## Begin Provided data

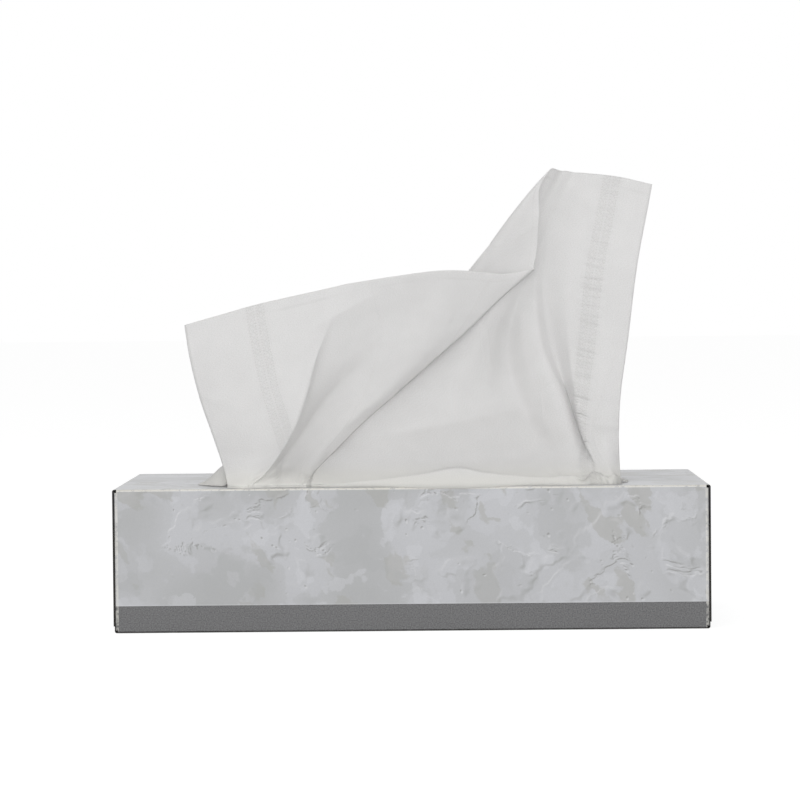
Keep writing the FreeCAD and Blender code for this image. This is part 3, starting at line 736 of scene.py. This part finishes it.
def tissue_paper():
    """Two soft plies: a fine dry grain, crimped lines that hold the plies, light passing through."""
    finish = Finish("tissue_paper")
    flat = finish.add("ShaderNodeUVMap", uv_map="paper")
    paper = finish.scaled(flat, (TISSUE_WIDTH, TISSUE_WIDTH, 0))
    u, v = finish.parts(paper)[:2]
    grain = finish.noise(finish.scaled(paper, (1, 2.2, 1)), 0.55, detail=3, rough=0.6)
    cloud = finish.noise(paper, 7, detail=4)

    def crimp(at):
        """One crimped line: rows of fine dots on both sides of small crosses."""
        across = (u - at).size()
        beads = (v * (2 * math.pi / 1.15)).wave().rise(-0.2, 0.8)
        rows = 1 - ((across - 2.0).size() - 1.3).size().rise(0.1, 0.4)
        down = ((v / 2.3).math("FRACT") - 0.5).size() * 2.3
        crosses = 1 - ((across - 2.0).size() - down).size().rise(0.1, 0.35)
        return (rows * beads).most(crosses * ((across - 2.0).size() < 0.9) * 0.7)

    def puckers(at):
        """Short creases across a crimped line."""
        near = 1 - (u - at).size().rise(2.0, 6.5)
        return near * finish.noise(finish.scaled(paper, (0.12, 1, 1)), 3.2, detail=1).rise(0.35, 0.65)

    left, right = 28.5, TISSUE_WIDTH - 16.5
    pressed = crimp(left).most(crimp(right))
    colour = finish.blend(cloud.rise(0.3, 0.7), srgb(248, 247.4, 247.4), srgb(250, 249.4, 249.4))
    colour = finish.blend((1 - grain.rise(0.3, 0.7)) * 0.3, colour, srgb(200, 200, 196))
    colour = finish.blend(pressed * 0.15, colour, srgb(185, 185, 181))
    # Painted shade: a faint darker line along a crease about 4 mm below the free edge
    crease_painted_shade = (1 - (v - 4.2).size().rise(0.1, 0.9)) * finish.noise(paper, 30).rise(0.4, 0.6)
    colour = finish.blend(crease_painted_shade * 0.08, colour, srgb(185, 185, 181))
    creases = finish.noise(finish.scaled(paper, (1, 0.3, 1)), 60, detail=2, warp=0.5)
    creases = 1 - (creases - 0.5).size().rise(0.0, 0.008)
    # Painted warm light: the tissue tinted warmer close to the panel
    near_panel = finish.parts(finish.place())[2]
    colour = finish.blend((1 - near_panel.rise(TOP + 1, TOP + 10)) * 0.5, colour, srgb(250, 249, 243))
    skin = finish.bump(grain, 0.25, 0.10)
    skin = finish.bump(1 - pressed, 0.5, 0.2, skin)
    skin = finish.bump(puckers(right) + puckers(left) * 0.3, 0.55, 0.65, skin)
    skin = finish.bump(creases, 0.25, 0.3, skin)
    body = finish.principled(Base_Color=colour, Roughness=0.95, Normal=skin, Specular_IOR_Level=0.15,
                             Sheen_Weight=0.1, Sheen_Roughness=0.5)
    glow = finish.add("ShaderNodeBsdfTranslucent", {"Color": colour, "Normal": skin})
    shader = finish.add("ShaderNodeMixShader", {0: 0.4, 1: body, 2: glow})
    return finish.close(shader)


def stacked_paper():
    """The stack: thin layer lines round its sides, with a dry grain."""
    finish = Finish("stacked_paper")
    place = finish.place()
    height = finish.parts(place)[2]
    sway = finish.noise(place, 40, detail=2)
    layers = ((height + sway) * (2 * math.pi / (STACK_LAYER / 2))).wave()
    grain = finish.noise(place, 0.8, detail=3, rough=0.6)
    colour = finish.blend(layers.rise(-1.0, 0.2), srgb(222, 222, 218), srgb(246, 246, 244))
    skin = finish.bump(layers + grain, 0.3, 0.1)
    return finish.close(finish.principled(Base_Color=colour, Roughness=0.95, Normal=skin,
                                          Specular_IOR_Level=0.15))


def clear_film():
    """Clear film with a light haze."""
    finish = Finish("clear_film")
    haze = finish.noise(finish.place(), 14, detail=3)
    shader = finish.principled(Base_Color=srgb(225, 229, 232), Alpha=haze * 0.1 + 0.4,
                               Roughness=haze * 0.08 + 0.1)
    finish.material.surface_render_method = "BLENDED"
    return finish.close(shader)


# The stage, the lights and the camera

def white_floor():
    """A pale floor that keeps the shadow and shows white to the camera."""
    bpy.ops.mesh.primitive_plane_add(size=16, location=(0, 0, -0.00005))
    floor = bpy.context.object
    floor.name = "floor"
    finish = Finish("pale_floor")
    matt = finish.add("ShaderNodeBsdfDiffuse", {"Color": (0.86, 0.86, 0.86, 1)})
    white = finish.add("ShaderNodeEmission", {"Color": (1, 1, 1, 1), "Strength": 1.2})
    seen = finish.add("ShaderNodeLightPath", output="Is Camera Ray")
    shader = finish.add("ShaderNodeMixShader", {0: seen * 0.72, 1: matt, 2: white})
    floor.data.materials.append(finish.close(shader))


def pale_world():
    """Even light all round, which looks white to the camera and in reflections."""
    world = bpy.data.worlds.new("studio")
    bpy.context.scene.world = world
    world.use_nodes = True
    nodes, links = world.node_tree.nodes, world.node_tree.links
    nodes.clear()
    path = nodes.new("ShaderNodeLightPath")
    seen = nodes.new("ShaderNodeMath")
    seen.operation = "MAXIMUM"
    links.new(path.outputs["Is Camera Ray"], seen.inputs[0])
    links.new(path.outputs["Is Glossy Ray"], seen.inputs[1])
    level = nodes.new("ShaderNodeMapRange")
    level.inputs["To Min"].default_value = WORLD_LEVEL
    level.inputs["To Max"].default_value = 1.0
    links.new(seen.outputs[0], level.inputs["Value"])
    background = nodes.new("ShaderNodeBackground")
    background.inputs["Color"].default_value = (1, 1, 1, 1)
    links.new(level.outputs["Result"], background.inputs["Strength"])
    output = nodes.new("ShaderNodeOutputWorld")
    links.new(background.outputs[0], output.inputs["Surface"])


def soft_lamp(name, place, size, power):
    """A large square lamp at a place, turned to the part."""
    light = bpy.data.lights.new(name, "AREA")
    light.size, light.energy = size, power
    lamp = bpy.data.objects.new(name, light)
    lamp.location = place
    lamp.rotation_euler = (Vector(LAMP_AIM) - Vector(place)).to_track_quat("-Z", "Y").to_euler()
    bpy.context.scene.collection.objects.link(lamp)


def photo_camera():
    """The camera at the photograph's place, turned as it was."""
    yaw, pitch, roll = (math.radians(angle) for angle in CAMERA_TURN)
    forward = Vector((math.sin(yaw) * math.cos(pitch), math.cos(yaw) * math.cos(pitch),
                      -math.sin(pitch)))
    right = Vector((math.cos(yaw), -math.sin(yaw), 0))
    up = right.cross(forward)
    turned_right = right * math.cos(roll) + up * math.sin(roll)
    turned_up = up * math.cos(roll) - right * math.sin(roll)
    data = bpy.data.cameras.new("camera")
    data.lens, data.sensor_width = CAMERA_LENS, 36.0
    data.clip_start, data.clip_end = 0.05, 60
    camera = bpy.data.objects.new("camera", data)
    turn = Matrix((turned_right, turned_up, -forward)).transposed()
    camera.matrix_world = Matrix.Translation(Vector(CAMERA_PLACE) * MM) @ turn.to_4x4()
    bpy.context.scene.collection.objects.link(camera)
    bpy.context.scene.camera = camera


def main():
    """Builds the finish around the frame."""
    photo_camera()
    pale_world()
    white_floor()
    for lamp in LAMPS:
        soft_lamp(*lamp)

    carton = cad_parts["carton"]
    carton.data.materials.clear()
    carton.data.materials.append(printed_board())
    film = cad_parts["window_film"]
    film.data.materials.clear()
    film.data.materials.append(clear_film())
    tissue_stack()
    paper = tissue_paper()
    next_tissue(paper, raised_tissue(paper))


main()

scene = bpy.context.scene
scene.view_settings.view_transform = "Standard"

## End Provided data
## Begin Provided data

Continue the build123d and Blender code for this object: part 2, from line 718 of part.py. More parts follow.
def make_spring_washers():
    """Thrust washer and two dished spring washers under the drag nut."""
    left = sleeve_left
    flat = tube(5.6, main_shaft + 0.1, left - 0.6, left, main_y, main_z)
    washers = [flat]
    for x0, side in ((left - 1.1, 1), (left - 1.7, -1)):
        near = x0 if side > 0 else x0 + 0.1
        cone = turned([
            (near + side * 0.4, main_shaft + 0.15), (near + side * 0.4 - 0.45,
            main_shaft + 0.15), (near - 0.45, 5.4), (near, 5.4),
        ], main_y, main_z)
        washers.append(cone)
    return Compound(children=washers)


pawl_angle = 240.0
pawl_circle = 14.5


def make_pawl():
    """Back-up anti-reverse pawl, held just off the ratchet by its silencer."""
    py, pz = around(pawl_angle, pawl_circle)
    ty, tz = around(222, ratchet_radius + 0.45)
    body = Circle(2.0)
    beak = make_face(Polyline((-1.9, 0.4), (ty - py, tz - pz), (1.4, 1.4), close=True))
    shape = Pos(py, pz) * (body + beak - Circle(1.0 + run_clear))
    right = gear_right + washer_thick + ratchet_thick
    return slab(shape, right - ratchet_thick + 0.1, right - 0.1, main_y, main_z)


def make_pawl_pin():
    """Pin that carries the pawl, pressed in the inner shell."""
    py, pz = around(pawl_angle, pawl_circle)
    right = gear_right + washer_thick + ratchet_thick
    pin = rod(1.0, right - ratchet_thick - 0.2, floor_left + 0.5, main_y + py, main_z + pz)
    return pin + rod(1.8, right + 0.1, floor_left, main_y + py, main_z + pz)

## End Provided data
## Begin Provided data

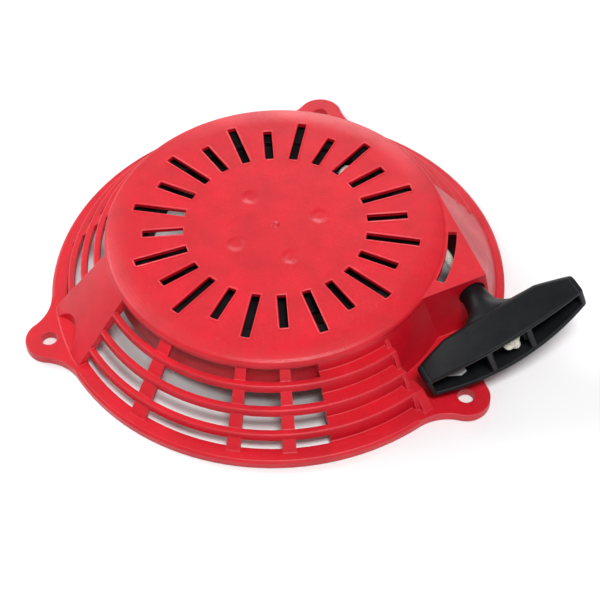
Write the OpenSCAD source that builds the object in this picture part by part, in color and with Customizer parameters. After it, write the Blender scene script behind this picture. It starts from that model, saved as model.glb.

## End Provided data

__Work to do__
Begin with the line containing "Keep writing the", end with the line containing "return near *", and transcribe exactly every line in that span, with nothing added.

__Response below__
Keep writing the FreeCAD and Blender code for this image. This is part 3, starting at line 736 of scene.py. This part finishes it.
def tissue_paper():
    """Two soft plies: a fine dry grain, crimped lines that hold the plies, light passing through."""
    finish = Finish("tissue_paper")
    flat = finish.add("ShaderNodeUVMap", uv_map="paper")
    paper = finish.scaled(flat, (TISSUE_WIDTH, TISSUE_WIDTH, 0))
    u, v = finish.parts(paper)[:2]
    grain = finish.noise(finish.scaled(paper, (1, 2.2, 1)), 0.55, detail=3, rough=0.6)
    cloud = finish.noise(paper, 7, detail=4)

    def crimp(at):
        """One crimped line: rows of fine dots on both sides of small crosses."""
        across = (u - at).size()
        beads = (v * (2 * math.pi / 1.15)).wave().rise(-0.2, 0.8)
        rows = 1 - ((across - 2.0).size() - 1.3).size().rise(0.1, 0.4)
        down = ((v / 2.3).math("FRACT") - 0.5).size() * 2.3
        crosses = 1 - ((across - 2.0).size() - down).size().rise(0.1, 0.35)
        return (rows * beads).most(crosses * ((across - 2.0).size() < 0.9) * 0.7)

    def puckers(at):
        """Short creases across a crimped line."""
        near = 1 - (u - at).size().rise(2.0, 6.5)
        return near * finish.noise(finish.scaled(paper, (0.12, 1, 1)), 3.2, detail=1).rise(0.35, 0.65)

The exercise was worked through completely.